Как только вы отъезжаете от центра, город меняется, и, как правило, в лучшую сторону, а некоторые архитектурные проекты новых районов и вовсе хороши. Вообще, в Израиле, на мой взгляд, блестящая школа ландшафтной архитектуры, которой присуще глубинное понимание природы этого пространства, его спиралевидной формообразующей энергии и изменчивого, подвижного центра координат. Не верьте тем, кто говорит, что в Израиле нет архитектуры. Просто эти люди в слово «архитектура» вкладывают свое ожидание чего-то иного, например, колонн, лепных карнизов, кариатид и крашеных фасадов. Но израильтяне прекрасно знают, что делать со «своими» горками – минималистическое вмешательство в ландшафт, артистический жест – и обнажается сущность пейзажа, человек и природа дополняют друг друга. Пример тому – город-спутник Иерусалима, Ма’ле Адумим, где я имею счастье жить сегодня.
Но центра Иерусалима это как бы не затрагивает, будто все эти талантливые архитекторы живут на другой планете.
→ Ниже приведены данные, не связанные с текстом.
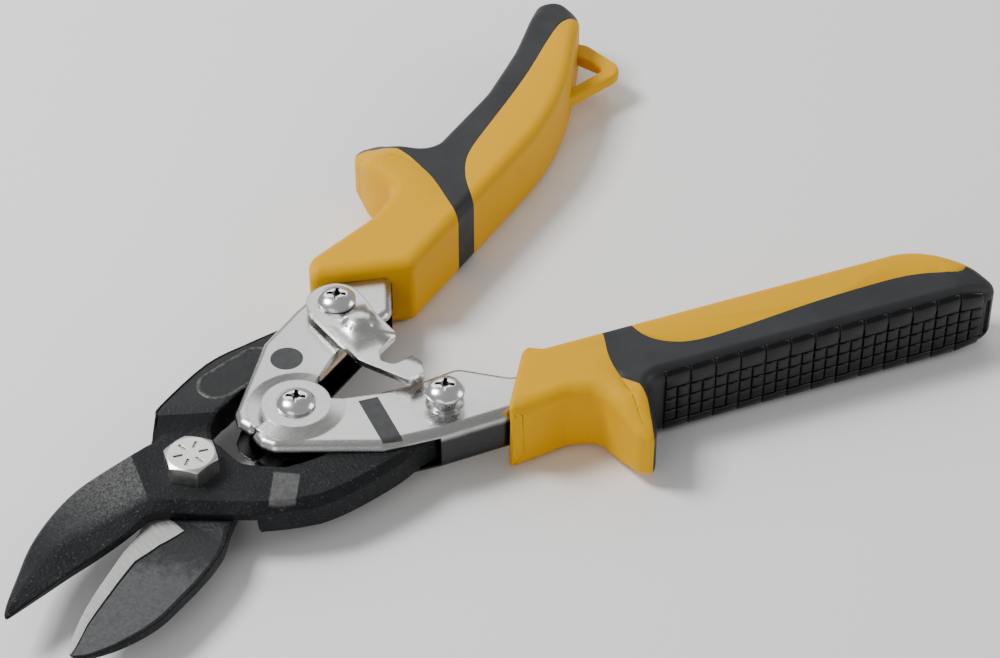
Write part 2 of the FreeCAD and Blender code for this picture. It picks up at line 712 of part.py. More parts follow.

Конечно, реконструкция – это вам не новое проектирование, здесь нужен другой подход, при том, что все усложняется бюрократическими играми, отсутствием средств, социальными проблемами, частной собственностью на иерусалимскую землю и так далее, но все же? Ведь это наша столица! Да, вобщем-то, и всего мира тоже…


***
Мне, как художнику и дизайнеру, приводилось заниматься и интерьерным дизайном. При этом я много размышляла над тем, что же такое «иерусалимский стиль». Исторически он черпал из многих, очень разнообразных источников, но оказался удивидельно органичным и соответствующим духу Иерусалима. Не буду сейчас подробно вдаваться в его черты, так как не об этом речь, скажу только, что его минималистичность, почти постмодернистская эклектичность, соразмерность человеку, понимание натурального материала, света, неразрывности интерьера и экстерьера, орнаментика и многое другое оказались мне по-настоящему близкими. На мой взгляд, это одно из величайших богатств нашей культуры. Тем больнее видеть, как год от года исчезает он из центра Иерусалима, буквально на глазах, уступая место… чему? А вот мы сами и видим, чему.


***
Так что же это за когорта десятого легиона, оккупировавшая город? И кто эти римляне, населяющие его? Уж не мы ли с вами?
Думаю, у каждого иерусалимца – свой ответ на этот вопрос.


* Милтон Стейнберг. Как лист на ветру.